• **Data provided**:
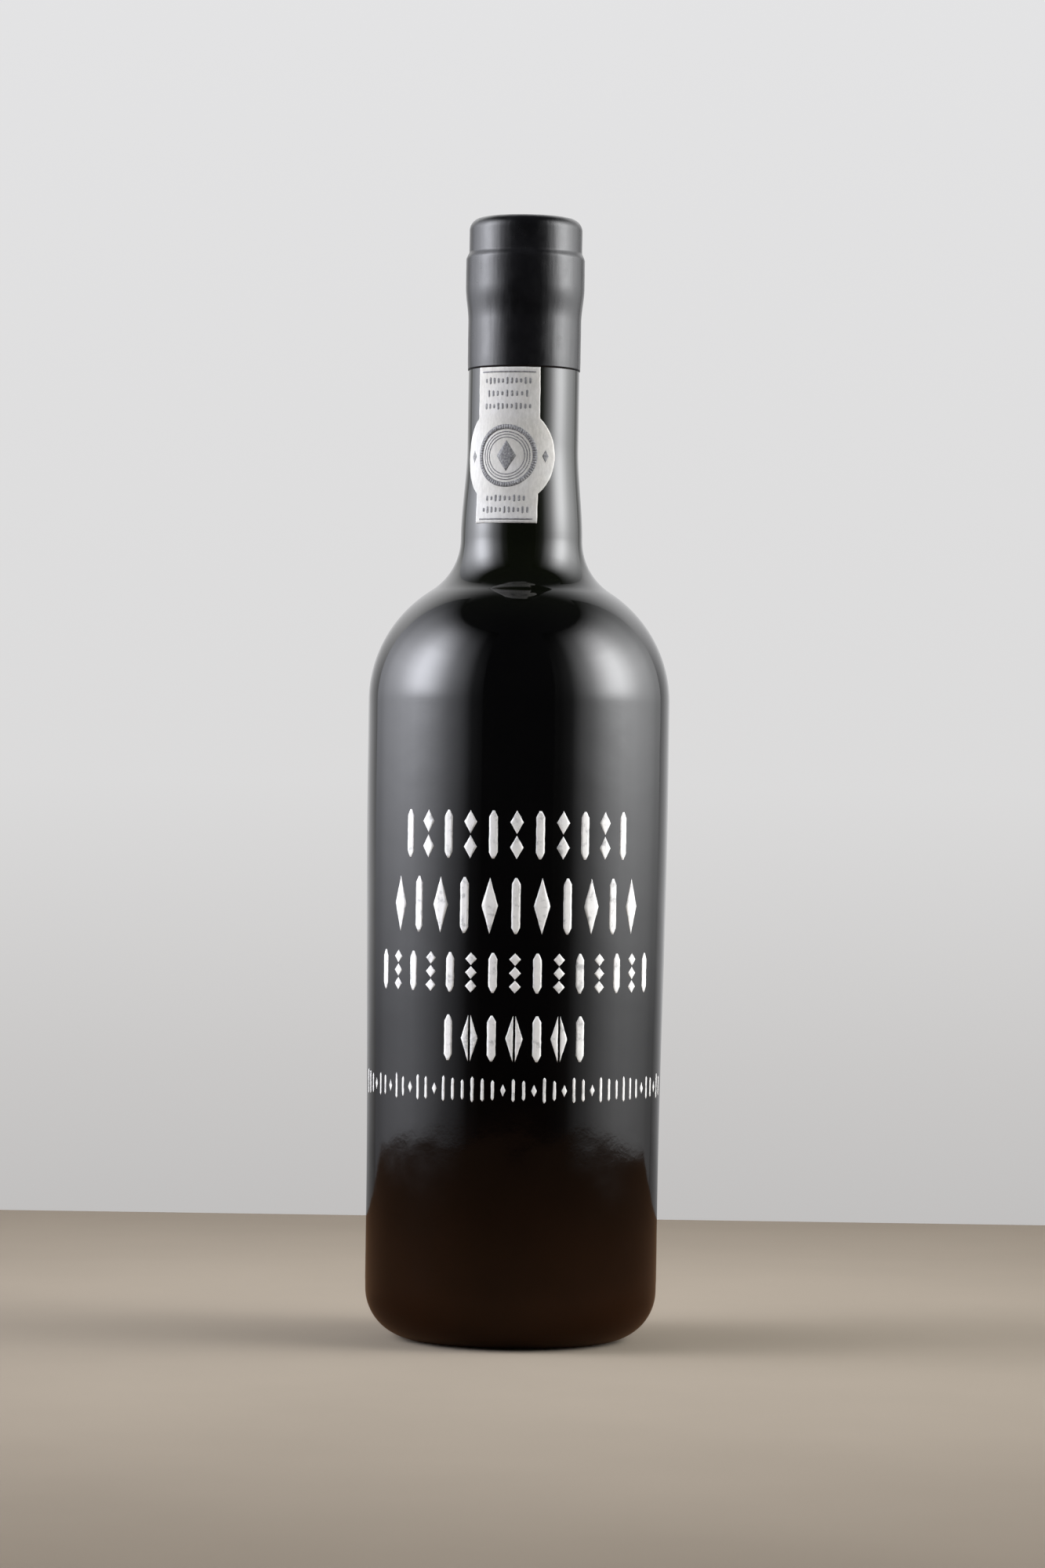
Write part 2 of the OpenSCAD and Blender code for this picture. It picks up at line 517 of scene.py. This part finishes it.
def glass_relief(angle, r, z):
    """How far the visible glass lies outside the CAD outline; always inside it, so below zero."""
    x, y = r * math.sin(angle), -r * math.cos(angle)
    wave = WAVE * (0.6 * mm_noise(x, y, z, 0.024) + 0.4 * mm_noise(x, y, z, 0.010, 3.3))
    across = r * min(abs(abs(angle) - math.pi / 2), math.pi)
    seam = 0.0
    if z > HEEL_SEAM_Z:
        seam = SEAM_H * math.exp(-((across / SEAM_W) ** 2))
    heel_seam = 0.0
    if r > FOOT_R - 1 * MM:
        heel_seam = 0.4 * SEAM_H * math.exp(-(((z - HEEL_SEAM_Z) / (0.5 * MM)) ** 2))
    knurl = 0.0
    if z < 0.4 * MM and r > BEARING_IN_R - 0.3 * MM:
        knurl = INSET * 0.75 * max(0.0, math.sin(KNURLS * angle))
    return -INSET + wave + max(seam, heel_seam, knurl)


def make_glass(material):
    angles = set(range(-180, 180, GLASS_STEP))
    for side in (-90, 90):
        angles |= {side + d for d in SEAM_COLUMNS}
    angles = [math.radians(a) for a in sorted(angles)]
    verts, faces = skinned(turned(glass_path(), angles, glass_relief))
    piece = new_piece("bottle_glass", verts, faces, material)
    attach(piece, "root")
    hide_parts("bottle")


# ---------------------------------------------------------------- the capsule
def capsule_relief(angle, r, z):
    """Wrinkles under the ring, a crimp at the lower edge, a lap at the back and a circle on top."""
    x, y = r * math.sin(angle), -r * math.cos(angle)
    dent = 0.03 * MM * (1 + mm_noise(x, y, z, 0.007))
    slope = math.exp(-(((z - SLOPE_Z - 3 * MM) / (3.2 * MM)) ** 2))
    folds = mm_noise(math.sin(angle) * 0.03, math.cos(angle) * 0.03, z * 0.1, 0.0028)
    pleat = 0.05 * MM * slope * max(0.0, folds)
    edge = math.exp(-(((z - CAPSULE_EDGE_Z) / (1.6 * MM)) ** 2))
    tuck = 0.10 * MM * edge * (0.6 + 0.4 * mm_noise(x, y, z, 0.005, 5.1))
    lap = 0.0
    if r > 8 * MM:
        across = abs(abs(angle) - math.pi) * r
        lap = 0.09 * MM * math.exp(-(((across - 1.5 * MM) / (0.3 * MM)) ** 2))
    disc = 0.0
    if z > CAPSULE_TOP_Z - 1 * MM:
        disc = 0.14 * MM * math.exp(-(((r - 10.6 * MM) / (0.45 * MM)) ** 2))
    return -(dent + pleat + tuck + lap + disc)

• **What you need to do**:
Show the lines of the material that contain the word "piece".

• **Written solution**:
    piece = new_piece("bottle_glass", verts, faces, material)
    attach(piece, "root")